Vestida em verde jade e rodeada na esquina por vasos de plantas, a casa reluz por dentro em amarelo, dourado e veludos vermelhos, com louças em porcelana florida trazendo o nome do restaurante, luxo que contribui para a estrela única conferida pelo guia Michelin.
A divisória de vidro à frente do bar exibe um exemplar pendurado do Le Canard Enchaîné, jornal satírico francês.
Canard? Boa ideia. Escolhi o ‘foie’ mergulhado em sopa de lentilha como entrada, no menu fechado de almoço a 38 euros, incluindo ainda principal e sobremesa.

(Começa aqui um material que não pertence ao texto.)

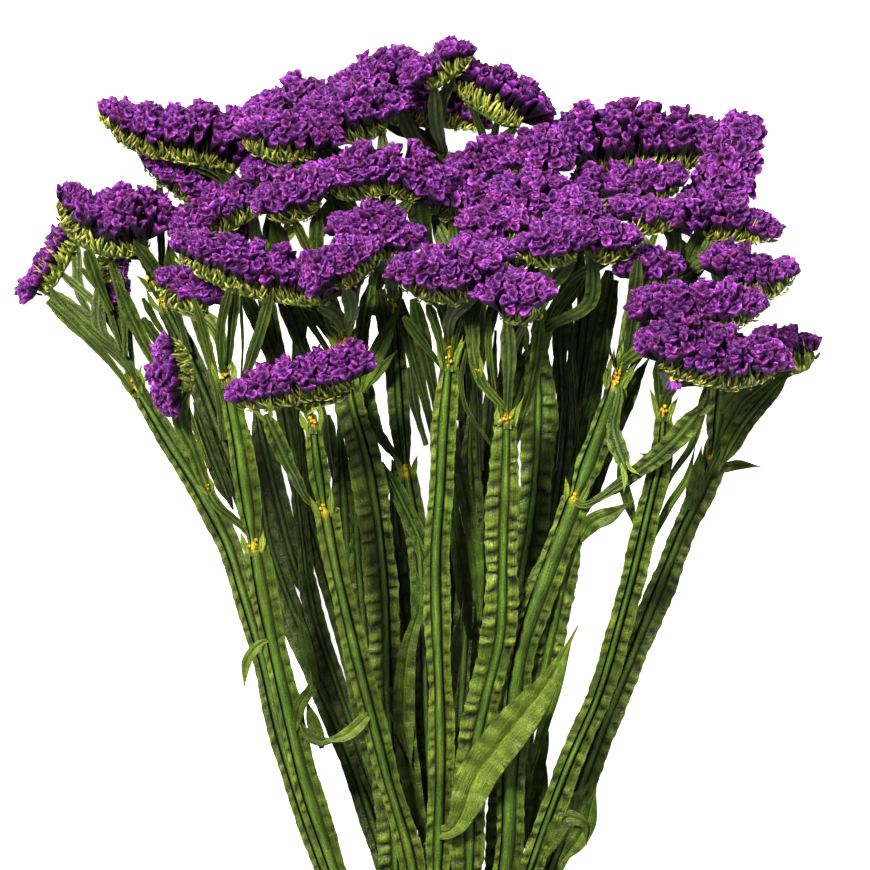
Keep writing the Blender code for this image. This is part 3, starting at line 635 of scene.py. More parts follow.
def stem_skin(skin, name, stem, nodes, rng):
    """The whole stem, from its cut end to its top, with wings that start again above each node."""
    fine = smooth_line(stem_points(stem), RING_STEP)
    keep = (fine[:, 1] > 12) | (np.arange(len(fine)) % 4 == 0)
    line = fine[keep]
    y = line[:, 1]
    top = y[-1]
    pucker, light, yellow, left_share, right_share, rib, grooves = STEM_TONES[name]
    full = stem.width * (1 - 0.35 * ease(y, top - 35, top))
    half = (STEM_WIDTH + (full - STEM_WIDTH) * ease(y, *WING_GROWTH)) / 2
    starts = np.full(len(y), 1.0)
    for node in nodes:
        above = y - node
        starts = np.where((above >= 0) & (above < 16),
                          np.minimum(starts, 0.5 + 0.5 * ease(above, 0, 14)), starts)
    left = half * starts * left_share * (1 + 0.12 * waves(y, (37, 71), rng))
    right = half * starts * right_share * (1 + 0.12 * waves(y, (41, 67), rng))
    thick = STEM_THICK * (1 - 0.25 * ease(y, top - 60, top))
    look = Blade(pucker, light, yellow, rib, rng.uniform(-0.05, 0.12), grooves)
    blade(skin, line, left, right, thick, look, rng, nodes)


def node_tails(skin, point, along, half, rng, size=1.0, light=1.0):
    """Pointed tails of the wings that end at a node."""
    up = np.array([0, 0, 1.0])
    side = unit(np.cross(along, up))
    for way in (-1, 1):
        length = size * rng.uniform(7, 12)
        start = point + side * way * half * 0.5 - along * 3.0 + up * 0.4
        middle = start + along * length * 0.5 + side * way * rng.uniform(0.3, 1.4) + up * 0.8
        tip = start + along * length + side * way * rng.uniform(0.2, 3.5) + up * rng.uniform(0.5, 3.0)
        look = Blade(0.5, light * rng.uniform(0.7, 1.1), 0.6, 0.2, 0, ())
        leaf(skin, smooth_line([start, middle, tip], 1.6), rng.uniform(1.6, 2.6) * size, look, rng)


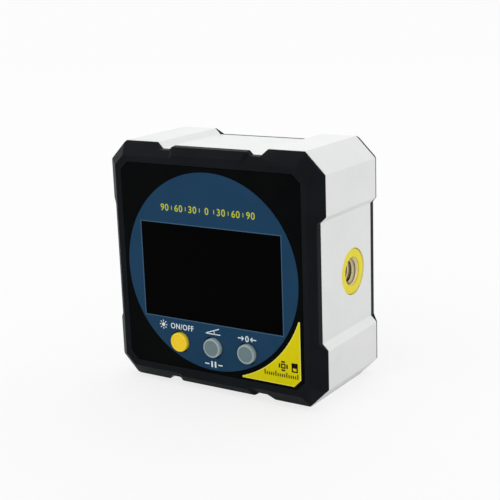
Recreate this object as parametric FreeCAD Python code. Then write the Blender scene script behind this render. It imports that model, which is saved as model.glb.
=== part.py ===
import FreeCAD
import Part

import math
import os

# A magnetic digital angle gauge: a square length of aluminium extrusion between two moulded covers.
# Millimetres. X runs to the right, Y to the back and Z up. The origin is the middle of the base.

# Aluminium body
body_depth = 24.3
side_wall = 3.05
corner_chamfer = 5.0
land_length = 9.45
recess_depth = 1.55
recess_run = 1.5
cavity_corner_radius = 1.0
end_deburr = 0.25

# Magnets glued into grooves behind the lands
magnet_width = 7.0
magnet_thickness = 2.4
magnet_inset = 3.95
magnet_end_gap = 1.15
magnet_side_gap = 0.1
land_skin = 2.0

# Moulded ring round both covers
ring_height = 3.2
ring_inset = 0.1
ring_foot_height = 0.3
ridge_inset = 3.33
ridge_chamfer = 2.5
ring_lip_width = 1.52
ring_lip_chamfer = 2.1
ring_lip_drop = 0.2
skirt_draft_angle = 3.6
corner_inset = 0.1
pad_setback = 3.55
pad_inset = 0.6
pad_end_run = 1.2
pad_wall_height = 1.6
pad_wall_draft = 0.2
pad_ridge_step = 0.69
pad_ridge_narrowing = 1.0
pad_root = 1.0

# Locating tongues inside the extrusion
tongue_gap = 0.15
tongue_thickness = 1.2
tongue_length = 2.0

# Display panel, printed film and label
panel_gap = 0.1
panel_thickness = 1.0
panel_drop = 0.3
front_plate_thickness = 1.5
film_thickness = 0.1
dial_margin = 0.95
dial_window_margin = 0.75
dial_button_margin = 0.5
dial_below_middle = 0.15
window_width = 39.5
window_height = 23.5
window_below_middle = 0.85
window_margin = 0.6
label_gap = 1.25
label_side_inset = 0.83
label_foot_inset = 0.55
label_tip_width = 0.35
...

Merecia uma fatia maior do fígado, cujo gosto sumiu e nada acrescentou ao caldo de tempero forte, ficando o conjunto aquém da salada de endívias com queijo Fourme d’Ambert, nozes e compota de quince (fruta prima-irmã da pêra), pedida de Mme. Paret.
Degustamos ainda, alva como nuvem, uma posta de pollack (peixe delicado da família do bacalhau) no vapor com molho de alho e salsa na manteiga, aspargos delicados e tirinhas de bacon que me abriram sorriso largo, pontuando sem roubar o sabor do conjunto; e um belo naco de carne braseada (selada depois cozida lentamente em caldo e vinho) com cenouras.
Na sobremesa, bela seleção de tortinhas, e fatia gigante de um ‘savarin’ com creme leve, com direito a garrafa de Armagnac na mesa para embebedar à vontade o bolo. No café, um petit four que só mordendo.
O Benoit é um programa turístico que deve ser levado em consideração por quem deseja conhecer a gastronomia parisiense ‘de grife’, bistrô relevante na história recente da cidade, com serviço impecável (de nariz ligeiramente empinado) e qualidade nivelada por cima.
Ótimo almoço para um passeio que começa num dos mais belos trechos do Sena, onde as duas ilhas se encontram, até o suntuoso Hotêl de Ville – sede da prefeitura da cidade -, com pequena parada na Place du Châtelet, marcada pela Fontaine du Palmier - monumento que suporta estátua dourada comemorativa da campanha de Napoleão no Egito (por isso as curiosas esfinges esculpidas embaixo).
Alguns passos à frente está a Rue Saint-Martin e o bistrô de Ducasse, de onde se chega, com mais alguns passos, ao Georges Pompidou, digestão entre obras de arte diversas.
Benoit. 20 Rue Saint-Martin. 33 1 4272-2576. Metrô: Hôtel de Ville (Linha 1). Todos os dias, almoço das 12h às 14h, e jantar das 19h30 às 22h. Aceita todos os cartões de crédito. Reserva recomendada com alguns dias de antecedência.